> _EXERCISE_
Give back the entire listing verbatim.

## START SOURCE MATERIAL

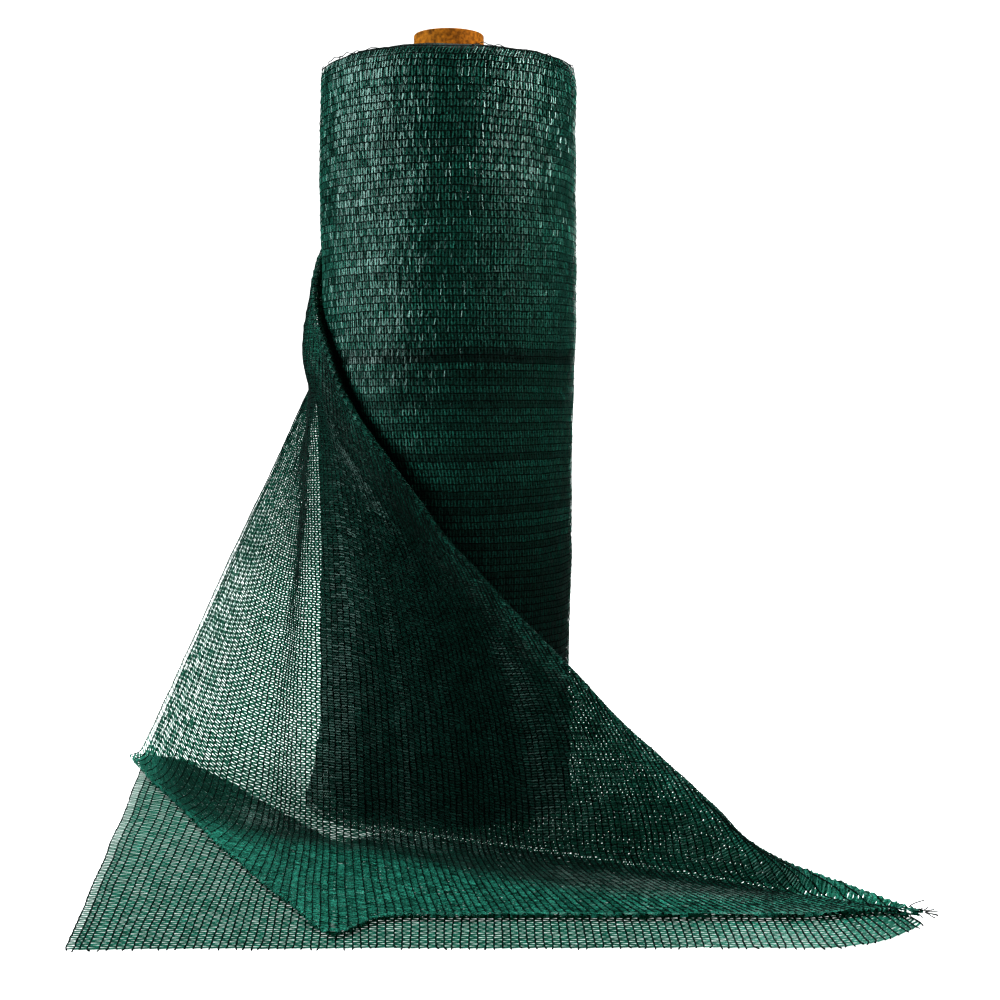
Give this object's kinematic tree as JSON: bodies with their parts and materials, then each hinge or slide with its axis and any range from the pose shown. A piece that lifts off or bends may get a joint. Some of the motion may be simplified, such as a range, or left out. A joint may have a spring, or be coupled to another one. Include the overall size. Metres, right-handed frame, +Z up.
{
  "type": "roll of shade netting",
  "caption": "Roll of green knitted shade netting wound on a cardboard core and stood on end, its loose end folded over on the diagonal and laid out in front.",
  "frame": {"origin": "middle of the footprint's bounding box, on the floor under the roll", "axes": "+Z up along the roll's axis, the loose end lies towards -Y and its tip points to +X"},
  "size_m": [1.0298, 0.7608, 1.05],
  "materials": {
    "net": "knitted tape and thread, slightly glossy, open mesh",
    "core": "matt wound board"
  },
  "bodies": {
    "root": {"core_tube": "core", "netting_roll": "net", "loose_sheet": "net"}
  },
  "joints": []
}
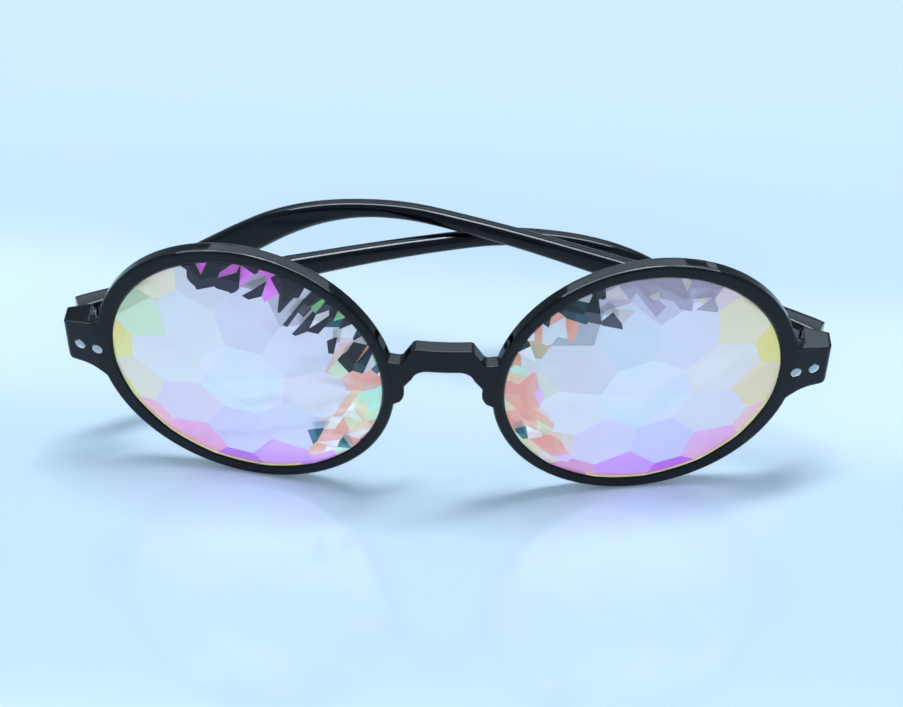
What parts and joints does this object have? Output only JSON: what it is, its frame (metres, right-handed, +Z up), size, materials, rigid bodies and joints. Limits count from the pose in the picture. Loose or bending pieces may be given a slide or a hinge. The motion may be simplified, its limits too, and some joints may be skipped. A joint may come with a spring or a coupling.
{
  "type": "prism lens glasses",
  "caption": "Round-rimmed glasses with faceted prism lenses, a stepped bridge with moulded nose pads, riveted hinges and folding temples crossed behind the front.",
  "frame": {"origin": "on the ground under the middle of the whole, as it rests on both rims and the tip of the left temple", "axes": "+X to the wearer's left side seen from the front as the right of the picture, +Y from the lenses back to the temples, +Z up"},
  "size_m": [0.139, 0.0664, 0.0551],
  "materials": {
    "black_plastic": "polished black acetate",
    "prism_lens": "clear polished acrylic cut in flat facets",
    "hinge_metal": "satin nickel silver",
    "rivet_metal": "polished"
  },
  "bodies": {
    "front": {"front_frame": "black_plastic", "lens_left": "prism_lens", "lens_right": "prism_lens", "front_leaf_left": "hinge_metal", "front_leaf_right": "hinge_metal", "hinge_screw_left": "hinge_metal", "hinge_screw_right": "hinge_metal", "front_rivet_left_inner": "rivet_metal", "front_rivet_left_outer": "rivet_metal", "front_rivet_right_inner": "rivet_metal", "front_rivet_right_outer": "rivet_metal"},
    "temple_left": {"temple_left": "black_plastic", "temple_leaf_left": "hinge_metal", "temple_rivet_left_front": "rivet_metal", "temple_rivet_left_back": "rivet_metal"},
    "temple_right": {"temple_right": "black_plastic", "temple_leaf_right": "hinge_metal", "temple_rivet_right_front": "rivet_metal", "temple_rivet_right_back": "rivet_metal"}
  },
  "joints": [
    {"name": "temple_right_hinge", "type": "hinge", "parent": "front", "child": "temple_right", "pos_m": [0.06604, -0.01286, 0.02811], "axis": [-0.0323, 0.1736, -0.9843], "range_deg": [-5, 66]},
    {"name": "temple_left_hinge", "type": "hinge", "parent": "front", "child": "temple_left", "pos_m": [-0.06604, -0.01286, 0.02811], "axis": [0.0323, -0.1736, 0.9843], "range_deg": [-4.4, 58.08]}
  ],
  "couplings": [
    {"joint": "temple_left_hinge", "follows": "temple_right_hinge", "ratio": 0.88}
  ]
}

## END SOURCE MATERIAL

> _EXERCISE ANSWER_
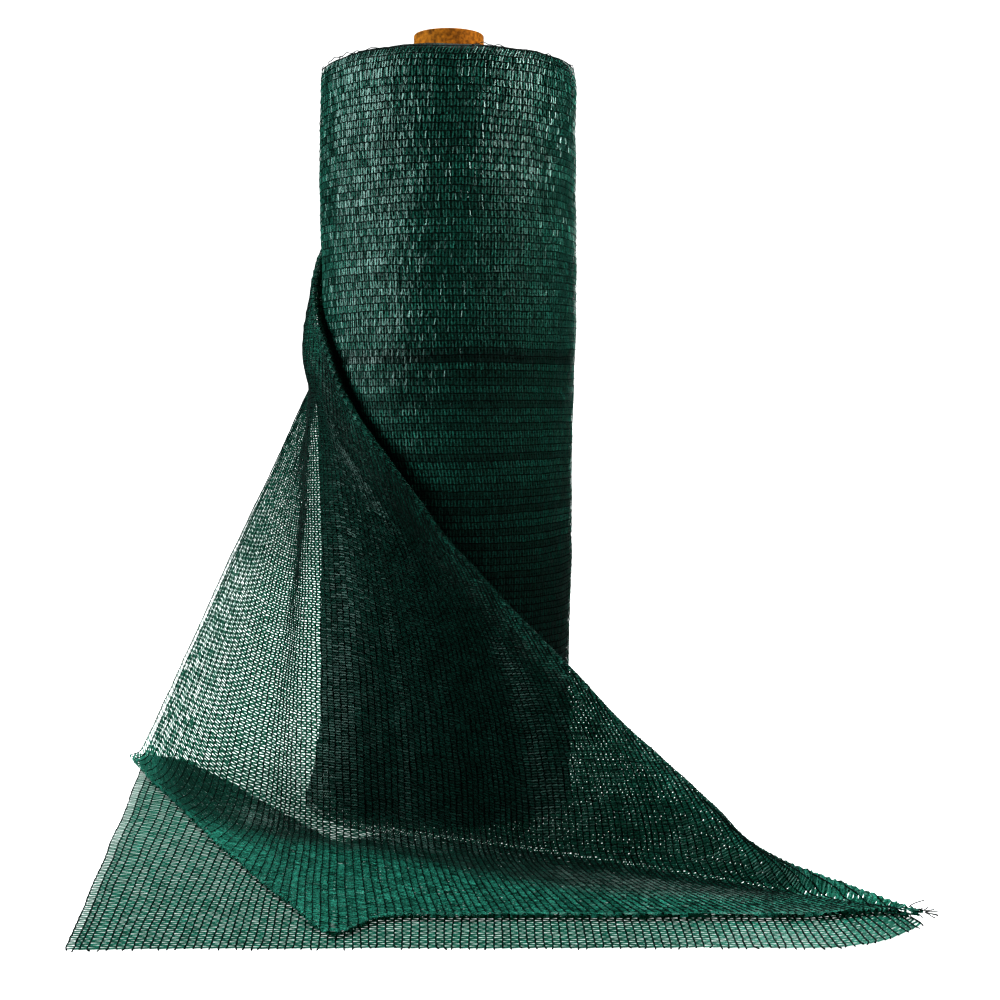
Give this object's kinematic tree as JSON: bodies with their parts and materials, then each hinge or slide with its axis and any range from the pose shown. A piece that lifts off or bends may get a joint. Some of the motion may be simplified, such as a range, or left out. A joint may have a spring, or be coupled to another one. Include the overall size. Metres, right-handed frame, +Z up.
{
  "type": "roll of shade netting",
  "caption": "Roll of green knitted shade netting wound on a cardboard core and stood on end, its loose end folded over on the diagonal and laid out in front.",
  "frame": {"origin": "middle of the footprint's bounding box, on the floor under the roll", "axes": "+Z up along the roll's axis, the loose end lies towards -Y and its tip points to +X"},
  "size_m": [1.0298, 0.7608, 1.05],
  "materials": {
    "net": "knitted tape and thread, slightly glossy, open mesh",
    "core": "matt wound board"
  },
  "bodies": {
    "root": {"core_tube": "core", "netting_roll": "net", "loose_sheet": "net"}
  },
  "joints": []
}
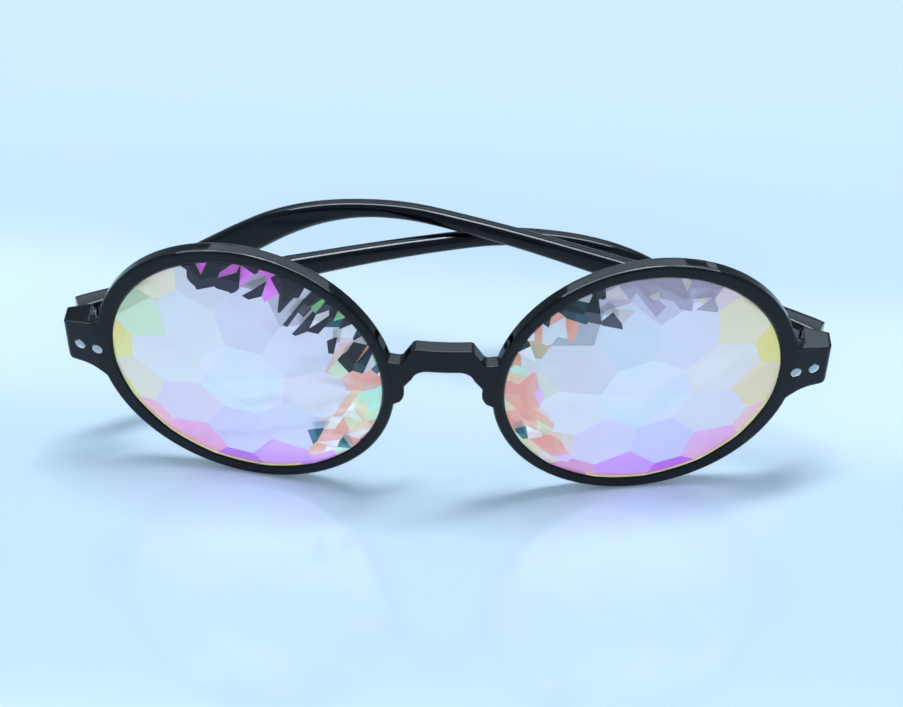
What parts and joints does this object have? Output only JSON: what it is, its frame (metres, right-handed, +Z up), size, materials, rigid bodies and joints. Limits count from the pose in the picture. Loose or bending pieces may be given a slide or a hinge. The motion may be simplified, its limits too, and some joints may be skipped. A joint may come with a spring or a coupling.
{
  "type": "prism lens glasses",
  "caption": "Round-rimmed glasses with faceted prism lenses, a stepped bridge with moulded nose pads, riveted hinges and folding temples crossed behind the front.",
  "frame": {"origin": "on the ground under the middle of the whole, as it rests on both rims and the tip of the left temple", "axes": "+X to the wearer's left side seen from the front as the right of the picture, +Y from the lenses back to the temples, +Z up"},
  "size_m": [0.139, 0.0664, 0.0551],
  "materials": {
    "black_plastic": "polished black acetate",
    "prism_lens": "clear polished acrylic cut in flat facets",
    "hinge_metal": "satin nickel silver",
    "rivet_metal": "polished"
  },
  "bodies": {
    "front": {"front_frame": "black_plastic", "lens_left": "prism_lens", "lens_right": "prism_lens", "front_leaf_left": "hinge_metal", "front_leaf_right": "hinge_metal", "hinge_screw_left": "hinge_metal", "hinge_screw_right": "hinge_metal", "front_rivet_left_inner": "rivet_metal", "front_rivet_left_outer": "rivet_metal", "front_rivet_right_inner": "rivet_metal", "front_rivet_right_outer": "rivet_metal"},
    "temple_left": {"temple_left": "black_plastic", "temple_leaf_left": "hinge_metal", "temple_rivet_left_front": "rivet_metal", "temple_rivet_left_back": "rivet_metal"},
    "temple_right": {"temple_right": "black_plastic", "temple_leaf_right": "hinge_metal", "temple_rivet_right_front": "rivet_metal", "temple_rivet_right_back": "rivet_metal"}
  },
  "joints": [
    {"name": "temple_right_hinge", "type": "hinge", "parent": "front", "child": "temple_right", "pos_m": [0.06604, -0.01286, 0.02811], "axis": [-0.0323, 0.1736, -0.9843], "range_deg": [-5, 66]},
    {"name": "temple_left_hinge", "type": "hinge", "parent": "front", "child": "temple_left", "pos_m": [-0.06604, -0.01286, 0.02811], "axis": [0.0323, -0.1736, 0.9843], "range_deg": [-4.4, 58.08]}
  ],
  "couplings": [
    {"joint": "temple_left_hinge", "follows": "temple_right_hinge", "ratio": 0.88}
  ]
}